In 2 Corinthians 2, Verses 14 through 17, Paul speaks of it in this manner, saying, now thanks be unto God, which always causeth us to triumph in Christ, and maketh manifest the savor of his knowledge by us in every place. He's talking about preaching. We go forth preaching this gospel word, and it reveals a savor, it sends forth a scent of God's Christ, of the one whom he sent, the one who pleases God well. And that goes forth and he says, for we are unto God a sweet savor of Christ. ministering the Spirit unto you, meaning by the preaching of this gospel.

That's how we minister the Spirit. Rather than telling you, you better do, you better fix this, and you better get this right. That's not ministering the Spirit. That's the law. And the law doesn't work, Grace. It doesn't minister the Spirit to you. The preaching of Christ does. The preaching of Christ ministers Christ to his people by the Spirit.

For we are unto God a sweet saver of Christ, and them that are saved, and in them that perish." Because God's word is being done. He's going to accomplish what he sent forth his word to do. To the one, we are the saver of death unto death. This is how it manifests itself in the hearing of the people. Death unto death in some, and to the other, the saver of life unto life. And who is sufficient for these things? In one sense, it amazes us and causes us to wonder how the Lord does it. And in the other sense, it's not me that's doing it. I'm not sufficient to work this or choose this or decide how this works or unfolds. God's the one that makes the difference in his people. He's the one that separates them out unto himself.

The scriptures call it sanctification. The spirit sanctifies, sets you apart for his own use and purpose, to reveal Christ in you, to carry forth that savor, that sweet savor of Christ. For we are not as many which corrupt the word of God, but as of sincerity, but as of God, in the sight of God, speak we in Christ. So by God's grace, by God helping me, it's not about laws and works and forms of religion. It's preaching Christ, knowing that the Lord takes the things of Christ and gives them unto you severally as he will. He ministers that faith in your hearts that looks to Christ.

And then the way God delivers his people from their bondage is by his grace and spiritual life wrought in them, by the grace of God destroying the works of the devil in you. Verse 20, I will stretch out my hand and smite Egypt with all my wonders, which I will do in the midst thereof, And after that, he will let you go." And it speaks to what Christ accomplished in his redemption on the cross. It speaks to the shedding of his blood, his faithfulness in sacrificing himself under the Father to put away the sin of his people forever. and to obtain eternal redemption and life for us, the giving of his Holy Spirit, whereby the works of the devil are crushed in us, destroyed in us.

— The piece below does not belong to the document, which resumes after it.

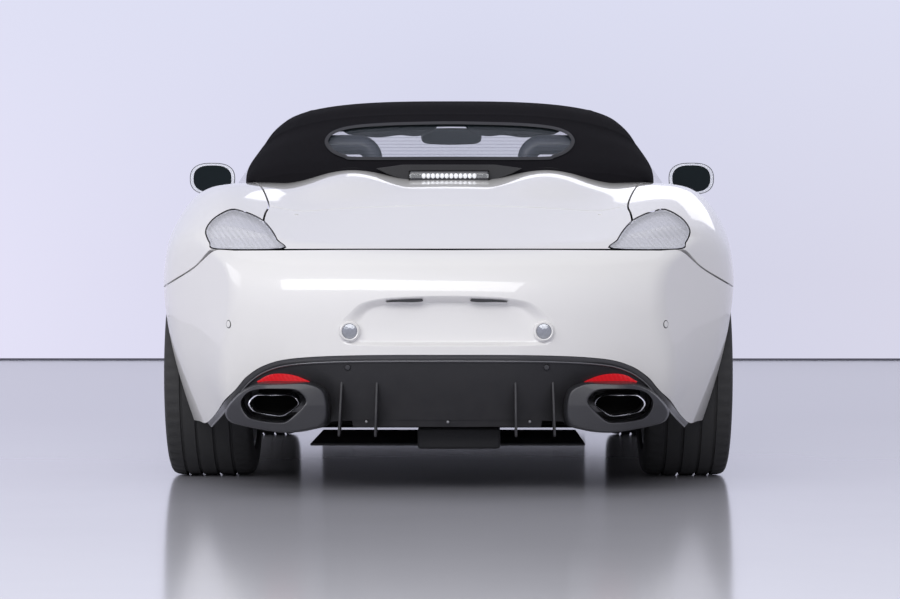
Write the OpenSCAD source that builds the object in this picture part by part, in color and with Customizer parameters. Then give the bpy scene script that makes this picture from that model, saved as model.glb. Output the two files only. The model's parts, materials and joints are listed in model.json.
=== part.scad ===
// Two-seat mid-engined roadster with a raised fabric roof.
// Frame: +Y forwards, +X to the right, +Z up, origin on the ground under the middle of the car.
// The skin is one surface, skin_depth(x, y, z) = 0; each panel is a curved tile cut from it.

/* [Overall] */
// Length over the bumpers
body_l = 4330; // [3700:10:5200]
// Width over the rear wings
body_w = 1830; // [1600:10:2200]
// Height of the roof above the ground
roof_h = 1266; // [1150:2:1500]
// Distance between the axles
wheelbase = 2415; // [2250:5:2800]
// Distance of the middle between the axles ahead of the body's middle
axle_shift = 28; // [0:1:60]

/* [Wheels] */
// Front tyre width
front_tyre_w = 235; // [205:5:265]
// Rear tyre width
rear_tyre_w = 295; // [255:5:315]
// Front tyre radius
front_tyre_r = 323; // [310:1:345]
// Rear tyre radius
rear_tyre_r = 330; // [315:1:350]
// Rim radius at the bead seat
rim_r = 241; // [228:1:254]
// Distance of the outer tyre face inside the widest body, front
front_inset = 55; // [40:1:80]
// Distance of the outer tyre face inside the widest body, rear
rear_inset = 3; // [0:1:40]
// Spindle radius
spindle_r = 22; // [18:1:28]
// Radial clearance of the hub on its spindle
spindle_fit = 0.05; // [0.02:0.01:0.1]
// Brake disc radius
disc_r = 160; // [140:1:175]
// Gap between tyre and front wing edge
front_arch_gap = 28; // [20:1:50]
// Gap between tyre and rear wing edge
rear_arch_gap = 24; // [20:1:50]

/* [Panels] */
// Thickness of fixed skin panels
panel_t = 16; // [8:1:24]
// Thickness of the two lids
lid_t = 22; // [12:1:30]
// Gap between neighbouring panels
panel_gap = 5; // [5:0.5:8]
// Thickness of the whole door
door_t = 120; // [90:1:150]
// Thickness of glass
glass_t = 5; // [4:0.5:8]
// Thickness of the fabric roof with its lining
roof_t = 14; // [8:1:30]

/* [Hinges] */
// Radius of door and lid hinge pins
pin_r = 6; // [4:0.5:9]
// Radial clearance round hinge pins
pin_fit = 0.3; // [0.1:0.1:0.6]
// Radius of the kingpins
kingpin_r = 9; // [7:0.5:12]

/* [Hidden] */
$fn = 64;

// Nominal sizes that the section tables are written for, and the stretch from them.
kx = body_w / 1830;
ky = body_l / 4330;
kz = roof_h / 1266;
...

And there's a hearing ear given to hear Christ, and to believe him, and to receive him, and to follow him, to forsake all and follow the Lord Jesus Christ. And then he declares in verse 21 and 22, and I will give this people favor in the sight of the Egyptians, and it shall come to pass that when ye go, ye shall not go empty.

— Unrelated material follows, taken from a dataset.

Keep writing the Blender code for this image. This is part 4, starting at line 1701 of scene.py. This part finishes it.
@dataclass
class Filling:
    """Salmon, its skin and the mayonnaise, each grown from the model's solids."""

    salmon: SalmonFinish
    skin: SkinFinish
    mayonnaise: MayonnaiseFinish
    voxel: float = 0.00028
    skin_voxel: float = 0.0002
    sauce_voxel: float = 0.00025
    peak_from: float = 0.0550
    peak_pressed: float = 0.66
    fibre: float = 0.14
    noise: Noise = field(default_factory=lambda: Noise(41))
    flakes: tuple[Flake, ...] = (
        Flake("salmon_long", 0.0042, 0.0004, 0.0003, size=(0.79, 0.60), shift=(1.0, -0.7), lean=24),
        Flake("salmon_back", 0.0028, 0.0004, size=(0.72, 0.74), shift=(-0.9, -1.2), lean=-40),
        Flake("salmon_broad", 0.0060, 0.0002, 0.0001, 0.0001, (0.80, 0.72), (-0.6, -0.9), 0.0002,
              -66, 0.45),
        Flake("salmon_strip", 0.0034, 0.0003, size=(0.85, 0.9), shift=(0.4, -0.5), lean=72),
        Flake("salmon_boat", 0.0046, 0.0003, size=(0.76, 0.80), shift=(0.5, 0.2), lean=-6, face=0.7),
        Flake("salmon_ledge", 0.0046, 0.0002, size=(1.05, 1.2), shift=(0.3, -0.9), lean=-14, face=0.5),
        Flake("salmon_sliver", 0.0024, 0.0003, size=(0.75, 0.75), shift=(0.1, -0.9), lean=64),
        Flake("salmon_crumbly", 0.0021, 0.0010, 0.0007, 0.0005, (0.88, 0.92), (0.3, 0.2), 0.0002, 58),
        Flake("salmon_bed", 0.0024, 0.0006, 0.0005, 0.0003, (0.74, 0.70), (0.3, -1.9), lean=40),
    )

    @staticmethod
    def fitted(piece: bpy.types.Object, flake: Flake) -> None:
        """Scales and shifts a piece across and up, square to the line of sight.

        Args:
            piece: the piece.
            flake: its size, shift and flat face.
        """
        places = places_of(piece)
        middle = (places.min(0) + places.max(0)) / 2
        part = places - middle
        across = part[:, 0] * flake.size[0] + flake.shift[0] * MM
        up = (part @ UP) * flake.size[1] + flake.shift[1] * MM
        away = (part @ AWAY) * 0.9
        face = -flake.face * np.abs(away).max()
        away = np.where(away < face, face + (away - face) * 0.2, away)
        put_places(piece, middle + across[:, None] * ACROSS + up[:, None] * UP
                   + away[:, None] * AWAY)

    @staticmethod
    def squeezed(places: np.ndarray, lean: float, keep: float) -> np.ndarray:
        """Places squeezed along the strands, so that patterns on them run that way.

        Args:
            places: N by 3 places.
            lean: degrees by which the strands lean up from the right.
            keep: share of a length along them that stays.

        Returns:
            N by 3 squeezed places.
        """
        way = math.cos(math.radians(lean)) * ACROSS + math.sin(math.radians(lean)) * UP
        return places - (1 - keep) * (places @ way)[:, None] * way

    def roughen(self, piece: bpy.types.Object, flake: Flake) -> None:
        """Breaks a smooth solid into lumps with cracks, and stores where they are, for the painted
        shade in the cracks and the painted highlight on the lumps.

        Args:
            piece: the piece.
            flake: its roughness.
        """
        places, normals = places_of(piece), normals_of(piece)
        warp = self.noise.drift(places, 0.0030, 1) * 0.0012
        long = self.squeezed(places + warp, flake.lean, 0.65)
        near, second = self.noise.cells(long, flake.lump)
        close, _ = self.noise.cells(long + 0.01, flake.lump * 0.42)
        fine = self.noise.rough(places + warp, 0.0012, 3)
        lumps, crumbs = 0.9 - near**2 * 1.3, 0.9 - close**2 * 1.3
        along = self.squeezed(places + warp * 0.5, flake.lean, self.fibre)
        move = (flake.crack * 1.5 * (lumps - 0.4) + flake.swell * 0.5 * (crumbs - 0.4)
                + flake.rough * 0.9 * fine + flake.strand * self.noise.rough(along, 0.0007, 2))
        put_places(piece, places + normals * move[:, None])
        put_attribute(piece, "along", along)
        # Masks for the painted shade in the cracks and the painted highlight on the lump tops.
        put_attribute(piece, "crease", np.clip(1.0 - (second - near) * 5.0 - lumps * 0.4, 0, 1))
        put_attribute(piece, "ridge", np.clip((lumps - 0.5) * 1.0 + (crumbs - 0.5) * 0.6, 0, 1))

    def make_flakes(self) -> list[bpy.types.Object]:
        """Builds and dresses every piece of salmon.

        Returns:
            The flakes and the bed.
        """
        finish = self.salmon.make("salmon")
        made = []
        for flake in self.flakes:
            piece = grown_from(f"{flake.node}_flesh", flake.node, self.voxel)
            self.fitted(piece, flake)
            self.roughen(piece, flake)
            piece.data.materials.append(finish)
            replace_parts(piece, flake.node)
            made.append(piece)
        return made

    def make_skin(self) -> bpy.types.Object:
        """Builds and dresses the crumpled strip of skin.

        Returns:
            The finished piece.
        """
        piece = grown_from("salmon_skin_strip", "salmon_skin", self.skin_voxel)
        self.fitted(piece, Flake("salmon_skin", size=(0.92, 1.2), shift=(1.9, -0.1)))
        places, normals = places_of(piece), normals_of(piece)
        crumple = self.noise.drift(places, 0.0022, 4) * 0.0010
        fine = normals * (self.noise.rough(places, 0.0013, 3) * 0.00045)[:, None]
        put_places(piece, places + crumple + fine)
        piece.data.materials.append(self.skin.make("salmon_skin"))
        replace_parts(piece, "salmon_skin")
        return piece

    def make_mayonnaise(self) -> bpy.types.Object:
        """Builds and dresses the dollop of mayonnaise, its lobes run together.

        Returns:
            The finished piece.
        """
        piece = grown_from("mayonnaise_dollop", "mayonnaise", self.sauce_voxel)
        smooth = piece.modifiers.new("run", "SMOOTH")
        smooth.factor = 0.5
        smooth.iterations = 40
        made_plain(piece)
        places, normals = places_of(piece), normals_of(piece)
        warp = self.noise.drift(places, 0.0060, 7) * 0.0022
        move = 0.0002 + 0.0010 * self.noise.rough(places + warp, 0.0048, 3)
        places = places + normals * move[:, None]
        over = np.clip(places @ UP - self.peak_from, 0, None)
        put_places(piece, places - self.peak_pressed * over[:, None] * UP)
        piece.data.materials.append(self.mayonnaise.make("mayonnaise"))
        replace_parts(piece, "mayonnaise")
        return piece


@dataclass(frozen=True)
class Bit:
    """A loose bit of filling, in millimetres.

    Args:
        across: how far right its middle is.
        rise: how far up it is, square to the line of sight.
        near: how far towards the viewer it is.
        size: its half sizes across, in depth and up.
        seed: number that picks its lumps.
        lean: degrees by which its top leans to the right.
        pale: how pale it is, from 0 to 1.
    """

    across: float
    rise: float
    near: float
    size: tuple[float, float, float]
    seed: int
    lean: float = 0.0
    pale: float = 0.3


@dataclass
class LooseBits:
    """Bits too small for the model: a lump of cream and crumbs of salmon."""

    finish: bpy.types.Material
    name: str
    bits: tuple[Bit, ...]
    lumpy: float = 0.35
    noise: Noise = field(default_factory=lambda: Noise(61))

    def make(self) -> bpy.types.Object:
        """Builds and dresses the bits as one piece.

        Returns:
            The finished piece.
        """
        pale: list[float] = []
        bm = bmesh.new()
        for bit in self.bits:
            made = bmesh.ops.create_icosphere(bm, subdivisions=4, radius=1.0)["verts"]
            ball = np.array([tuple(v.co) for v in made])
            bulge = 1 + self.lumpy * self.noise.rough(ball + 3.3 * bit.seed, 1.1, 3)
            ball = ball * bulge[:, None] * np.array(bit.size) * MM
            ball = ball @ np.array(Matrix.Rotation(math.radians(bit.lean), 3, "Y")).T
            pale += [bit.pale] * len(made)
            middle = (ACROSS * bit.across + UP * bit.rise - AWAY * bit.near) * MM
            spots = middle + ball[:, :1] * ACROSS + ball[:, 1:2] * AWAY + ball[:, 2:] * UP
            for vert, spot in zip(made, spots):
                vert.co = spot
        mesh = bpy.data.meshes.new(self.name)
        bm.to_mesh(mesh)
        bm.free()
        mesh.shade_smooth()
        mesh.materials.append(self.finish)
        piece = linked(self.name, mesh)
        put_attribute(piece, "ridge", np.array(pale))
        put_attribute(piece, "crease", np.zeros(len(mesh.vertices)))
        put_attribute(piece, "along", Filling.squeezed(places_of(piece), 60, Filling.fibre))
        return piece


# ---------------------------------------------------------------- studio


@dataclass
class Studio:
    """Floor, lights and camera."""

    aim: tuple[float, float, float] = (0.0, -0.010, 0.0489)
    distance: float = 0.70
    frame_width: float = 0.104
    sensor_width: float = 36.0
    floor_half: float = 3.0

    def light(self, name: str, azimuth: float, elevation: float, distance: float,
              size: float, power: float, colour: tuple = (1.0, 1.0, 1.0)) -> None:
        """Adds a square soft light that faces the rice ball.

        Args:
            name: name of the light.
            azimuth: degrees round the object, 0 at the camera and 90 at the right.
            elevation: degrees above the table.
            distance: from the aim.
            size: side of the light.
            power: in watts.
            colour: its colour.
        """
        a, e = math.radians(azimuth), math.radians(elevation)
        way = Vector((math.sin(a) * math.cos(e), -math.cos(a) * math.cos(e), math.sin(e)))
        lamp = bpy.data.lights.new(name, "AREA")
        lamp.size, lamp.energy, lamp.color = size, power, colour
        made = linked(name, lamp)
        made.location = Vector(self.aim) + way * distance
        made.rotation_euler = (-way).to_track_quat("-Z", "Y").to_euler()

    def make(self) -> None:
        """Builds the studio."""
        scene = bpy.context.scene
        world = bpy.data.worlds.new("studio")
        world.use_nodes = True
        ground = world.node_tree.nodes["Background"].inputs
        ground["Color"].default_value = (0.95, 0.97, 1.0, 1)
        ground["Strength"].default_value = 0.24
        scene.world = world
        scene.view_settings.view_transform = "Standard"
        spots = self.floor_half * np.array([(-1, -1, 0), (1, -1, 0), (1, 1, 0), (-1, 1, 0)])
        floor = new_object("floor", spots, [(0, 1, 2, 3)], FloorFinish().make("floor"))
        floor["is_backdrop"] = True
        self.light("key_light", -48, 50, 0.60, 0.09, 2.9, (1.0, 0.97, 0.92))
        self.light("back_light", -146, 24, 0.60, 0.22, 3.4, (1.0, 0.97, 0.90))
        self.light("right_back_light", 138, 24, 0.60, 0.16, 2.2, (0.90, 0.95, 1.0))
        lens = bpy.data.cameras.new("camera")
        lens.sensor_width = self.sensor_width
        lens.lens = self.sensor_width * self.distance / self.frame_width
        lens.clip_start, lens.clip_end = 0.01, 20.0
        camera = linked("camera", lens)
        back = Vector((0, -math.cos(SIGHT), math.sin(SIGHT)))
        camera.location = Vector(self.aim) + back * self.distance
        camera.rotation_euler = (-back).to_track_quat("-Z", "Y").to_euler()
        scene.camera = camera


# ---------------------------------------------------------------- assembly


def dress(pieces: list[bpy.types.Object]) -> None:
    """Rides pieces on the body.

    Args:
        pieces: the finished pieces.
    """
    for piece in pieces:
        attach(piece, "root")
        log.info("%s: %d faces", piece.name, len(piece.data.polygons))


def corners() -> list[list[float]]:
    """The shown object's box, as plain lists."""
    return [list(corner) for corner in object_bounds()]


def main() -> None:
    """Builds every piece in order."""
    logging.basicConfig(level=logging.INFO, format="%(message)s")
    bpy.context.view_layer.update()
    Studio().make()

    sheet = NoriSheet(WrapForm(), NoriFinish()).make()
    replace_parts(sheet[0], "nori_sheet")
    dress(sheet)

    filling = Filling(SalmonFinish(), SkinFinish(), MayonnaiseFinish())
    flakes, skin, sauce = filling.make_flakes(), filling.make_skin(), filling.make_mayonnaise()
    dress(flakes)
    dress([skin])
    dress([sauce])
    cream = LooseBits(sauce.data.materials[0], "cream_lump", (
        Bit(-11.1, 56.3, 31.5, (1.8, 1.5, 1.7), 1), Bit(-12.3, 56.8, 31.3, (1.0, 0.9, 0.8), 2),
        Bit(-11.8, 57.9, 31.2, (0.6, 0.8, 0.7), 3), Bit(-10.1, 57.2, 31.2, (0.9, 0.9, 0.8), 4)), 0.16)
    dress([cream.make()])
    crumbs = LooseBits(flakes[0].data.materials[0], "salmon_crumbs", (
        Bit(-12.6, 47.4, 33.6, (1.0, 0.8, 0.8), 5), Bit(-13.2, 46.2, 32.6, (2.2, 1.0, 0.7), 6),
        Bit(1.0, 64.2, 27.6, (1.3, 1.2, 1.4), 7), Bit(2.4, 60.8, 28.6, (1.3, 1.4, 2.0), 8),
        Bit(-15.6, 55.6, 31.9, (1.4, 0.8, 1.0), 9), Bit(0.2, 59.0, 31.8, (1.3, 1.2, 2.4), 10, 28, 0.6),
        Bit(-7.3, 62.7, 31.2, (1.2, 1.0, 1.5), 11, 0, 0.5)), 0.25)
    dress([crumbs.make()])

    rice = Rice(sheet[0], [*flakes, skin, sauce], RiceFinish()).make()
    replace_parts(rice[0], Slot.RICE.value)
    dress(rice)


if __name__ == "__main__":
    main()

For every woman shall borrow of her neighbor, and of her that sojourneth in her house, jewels of silver and jewels of gold and raiment, and ye shall put them upon your sons and upon your daughters, and ye shall spoil the Egyptians. And so the Lord's saying to his people Israel there in Egypt, you're not going to go out empty handed. They're going to beg you to take these things. They're going to beg you to take these things. You're not going out empty handed.

The Lord's going to reconcile and make right all things that were done. And so it is with the Lord who promises us who trust him. ye shall receive manifold more in this present time and in the world to come eternal life. You that have forsaken the Lord Jesus Christ. Our Lord gives us all these blessings.

I'm gonna read these from Matthew 5, verses 3 through 12. That's the Beatitudes, what we call the Beatitudes, where our Lord says, blessed are the poor in spirit, for theirs is the kingdom of heaven. That's yours. He's given you the kingdom of heaven.

Blessed are they that mourn, for they shall be comforted. Blessed are the meek, for they shall inherit the earth. Blessed are they which do hunger and thirst after righteousness, for they shall be filled. Blessed are the merciful, for they shall obtain mercy. Blessed are the pure in heart, for they shall see God. Blessed are the peacemakers, for they shall be called the children of God.

Blessed are they which are persecuted for righteousness' sake, for theirs is the kingdom of heaven. Blessed are ye when men shall revile you and persecute you and shall say all manner of evil against you falsely for my sake. Rejoice and be exceeding glad for great is your reward in heaven. For so persecuted they the prophets which were before you. That's what's being pictured there in all these treasures being given to you. The world doesn't receive them. The world doesn't need them. They're nothing to the world. and they'll beg you to take it. And the Lord is pleased to give you all those manifold blessings in and by the Lord, Jesus Christ. And so we see here a picture of God's sovereignty.

He's telling Moses, this is what's gonna be. He's telling you, this is what is. This is what I've done, and this is what shall be evermore. Having made known unto us the mystery of his will. according to his good pleasure which he hath purposed in himself, that in the dispensation of the fullness of times he might gather together in one all things in Christ, both which are in heaven and which are on earth, even in him. And so, brethren, this is all accomplished in and by the Lord Jesus Christ. Believe on the Lord Jesus Christ, and thou shalt be saved. Amen.